# Milwaukee Bandsaw blade alignment issue



## AllWIRES (Apr 10, 2014)

I'm having issues with a Milwaukee corded compact bandsaw. The blade runs itself right off the wheels. 

Just wondering if anyone had this problem before or has an idea of how to fix it.

I've done a bit of research on the net and can't uncover anything. Wanted to ask here before I take it in.


----------



## Mouser (May 4, 2011)

Blade is warped or bent. Replace blade and all should be good.


----------



## Jhellwig (Jun 18, 2014)

AllWIRES said:


> I'm having issues with a Milwaukee corded compact bandsaw. The blade runs itself right off the wheels.
> 
> Just wondering if anyone had this problem before or has an idea of how to fix it.
> 
> I've done a bit of research on the net and can't uncover anything. Wanted to ask here before I take it in.
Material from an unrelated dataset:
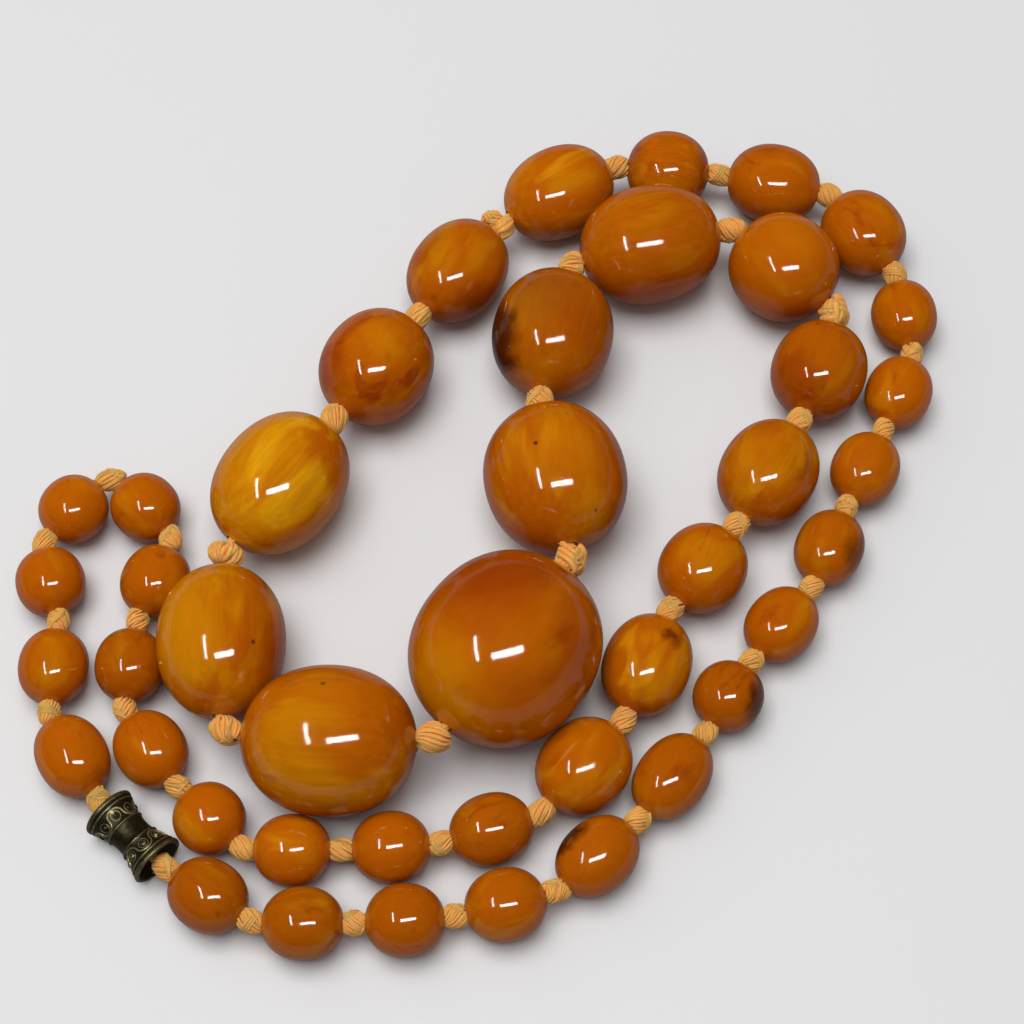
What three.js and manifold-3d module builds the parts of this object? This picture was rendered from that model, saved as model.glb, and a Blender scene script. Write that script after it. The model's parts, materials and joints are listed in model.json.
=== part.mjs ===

We just had one of the cordless compact bandsaws(same as yours only cordless) do the same thing at work a month ago. The tool repair guy was telling me what he did to it but I forget exactly what it was. Parts had to be replaced on it. I think it had something to do with the tension mechanism.


----------



## AllWIRES (Apr 10, 2014)

Thanks guys.

I'll let ya know what the outcome is.


----------



## local134gt (Dec 24, 2008)

Take the rubber bands of the rollers and swap them, sometimes that helps.


----------